**What this task involves**: Render every entry verbatim.

**Items**:
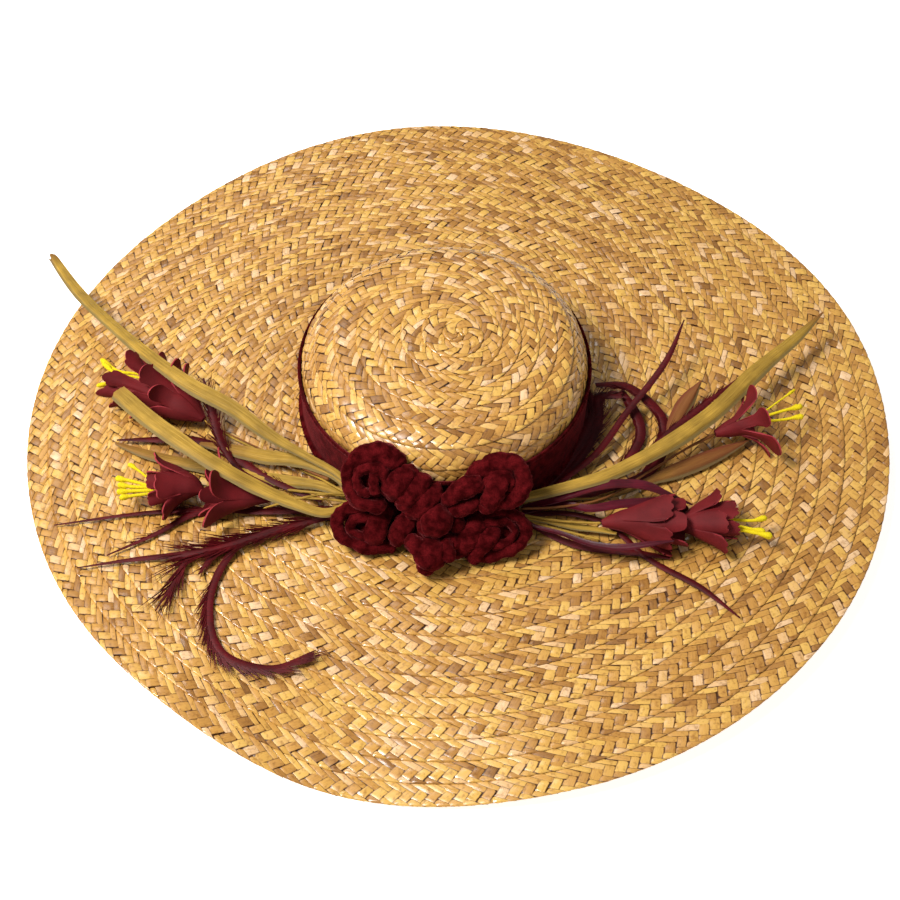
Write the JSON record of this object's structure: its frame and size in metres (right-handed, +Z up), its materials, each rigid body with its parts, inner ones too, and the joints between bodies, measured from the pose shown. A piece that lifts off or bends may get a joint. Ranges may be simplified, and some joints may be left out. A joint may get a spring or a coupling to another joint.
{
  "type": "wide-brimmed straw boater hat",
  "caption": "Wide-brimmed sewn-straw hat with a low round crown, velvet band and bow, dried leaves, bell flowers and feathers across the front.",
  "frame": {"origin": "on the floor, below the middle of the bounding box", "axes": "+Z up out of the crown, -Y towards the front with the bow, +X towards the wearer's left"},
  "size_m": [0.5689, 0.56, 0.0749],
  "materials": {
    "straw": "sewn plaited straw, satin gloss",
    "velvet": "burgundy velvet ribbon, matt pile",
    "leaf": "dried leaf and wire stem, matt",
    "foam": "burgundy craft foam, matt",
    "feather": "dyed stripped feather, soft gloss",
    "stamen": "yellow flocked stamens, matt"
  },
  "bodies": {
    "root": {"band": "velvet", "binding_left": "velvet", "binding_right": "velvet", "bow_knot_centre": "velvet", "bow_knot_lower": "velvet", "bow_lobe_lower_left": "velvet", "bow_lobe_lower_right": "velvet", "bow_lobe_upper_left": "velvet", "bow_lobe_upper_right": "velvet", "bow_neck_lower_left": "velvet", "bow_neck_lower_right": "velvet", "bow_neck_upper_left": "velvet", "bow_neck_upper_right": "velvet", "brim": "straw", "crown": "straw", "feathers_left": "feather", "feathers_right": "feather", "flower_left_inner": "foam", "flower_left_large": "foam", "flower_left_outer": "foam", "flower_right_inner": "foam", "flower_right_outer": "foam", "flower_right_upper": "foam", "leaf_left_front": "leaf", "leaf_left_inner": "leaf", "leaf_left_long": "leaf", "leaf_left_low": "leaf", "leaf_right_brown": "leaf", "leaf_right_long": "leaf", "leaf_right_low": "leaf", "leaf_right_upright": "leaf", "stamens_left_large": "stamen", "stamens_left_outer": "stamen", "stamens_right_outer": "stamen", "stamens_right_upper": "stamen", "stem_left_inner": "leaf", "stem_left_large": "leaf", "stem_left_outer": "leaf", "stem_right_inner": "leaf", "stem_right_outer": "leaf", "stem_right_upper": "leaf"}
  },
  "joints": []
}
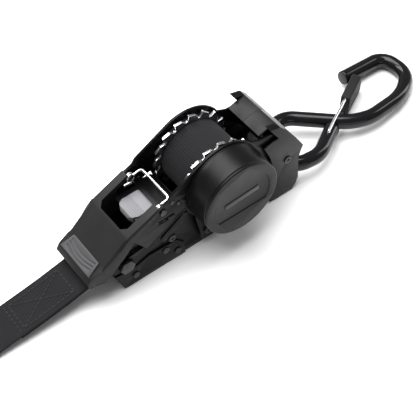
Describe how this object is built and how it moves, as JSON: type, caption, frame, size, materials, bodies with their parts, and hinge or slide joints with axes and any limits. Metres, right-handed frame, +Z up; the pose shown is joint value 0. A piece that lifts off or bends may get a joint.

**Written solution**:
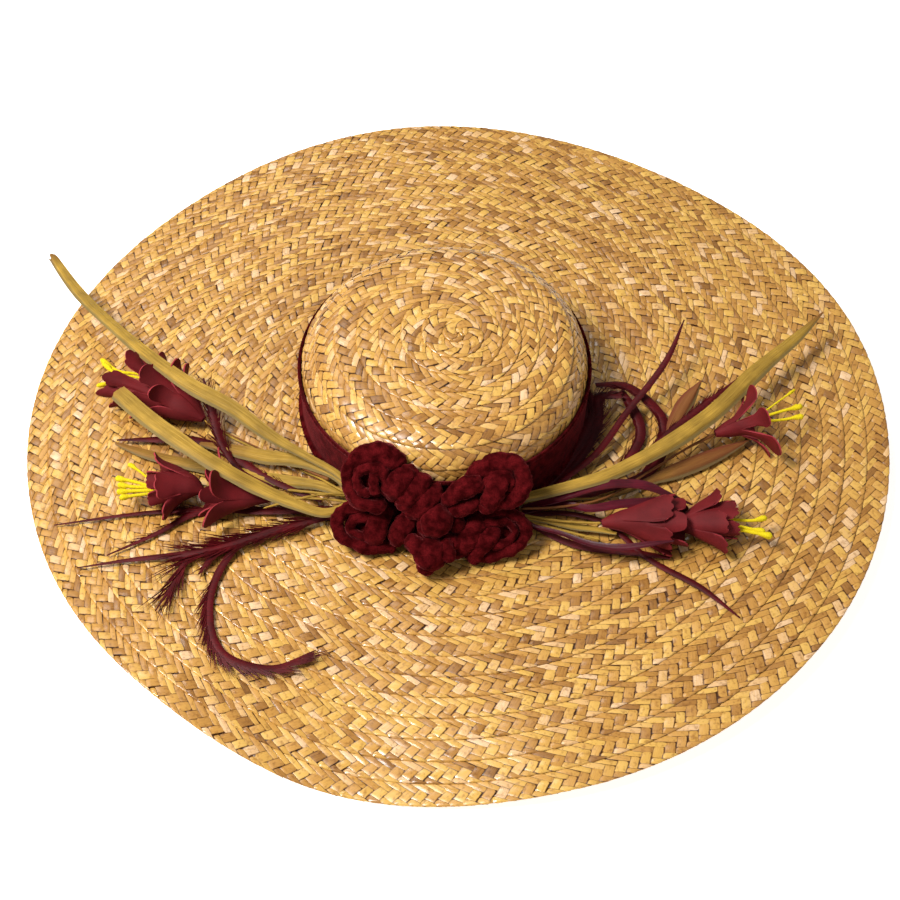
Write the JSON record of this object's structure: its frame and size in metres (right-handed, +Z up), its materials, each rigid body with its parts, inner ones too, and the joints between bodies, measured from the pose shown. A piece that lifts off or bends may get a joint. Ranges may be simplified, and some joints may be left out. A joint may get a spring or a coupling to another joint.
{
  "type": "wide-brimmed straw boater hat",
  "caption": "Wide-brimmed sewn-straw hat with a low round crown, velvet band and bow, dried leaves, bell flowers and feathers across the front.",
  "frame": {"origin": "on the floor, below the middle of the bounding box", "axes": "+Z up out of the crown, -Y towards the front with the bow, +X towards the wearer's left"},
  "size_m": [0.5689, 0.56, 0.0749],
  "materials": {
    "straw": "sewn plaited straw, satin gloss",
    "velvet": "burgundy velvet ribbon, matt pile",
    "leaf": "dried leaf and wire stem, matt",
    "foam": "burgundy craft foam, matt",
    "feather": "dyed stripped feather, soft gloss",
    "stamen": "yellow flocked stamens, matt"
  },
  "bodies": {
    "root": {"band": "velvet", "binding_left": "velvet", "binding_right": "velvet", "bow_knot_centre": "velvet", "bow_knot_lower": "velvet", "bow_lobe_lower_left": "velvet", "bow_lobe_lower_right": "velvet", "bow_lobe_upper_left": "velvet", "bow_lobe_upper_right": "velvet", "bow_neck_lower_left": "velvet", "bow_neck_lower_right": "velvet", "bow_neck_upper_left": "velvet", "bow_neck_upper_right": "velvet", "brim": "straw", "crown": "straw", "feathers_left": "feather", "feathers_right": "feather", "flower_left_inner": "foam", "flower_left_large": "foam", "flower_left_outer": "foam", "flower_right_inner": "foam", "flower_right_outer": "foam", "flower_right_upper": "foam", "leaf_left_front": "leaf", "leaf_left_inner": "leaf", "leaf_left_long": "leaf", "leaf_left_low": "leaf", "leaf_right_brown": "leaf", "leaf_right_long": "leaf", "leaf_right_low": "leaf", "leaf_right_upright": "leaf", "stamens_left_large": "stamen", "stamens_left_outer": "stamen", "stamens_right_outer": "stamen", "stamens_right_upper": "stamen", "stem_left_inner": "leaf", "stem_left_large": "leaf", "stem_left_outer": "leaf", "stem_right_inner": "leaf", "stem_right_outer": "leaf", "stem_right_upper": "leaf"}
  },
  "joints": []
}
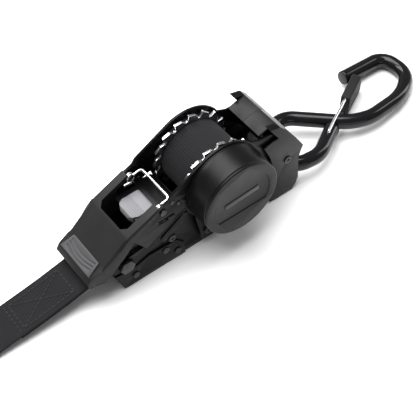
Describe how this object is built and how it moves, as JSON: type, caption, frame, size, materials, bodies with their parts, and hinge or slide joints with axes and any limits. Metres, right-handed frame, +Z up; the pose shown is joint value 0. A piece that lifts off or bends may get a joint.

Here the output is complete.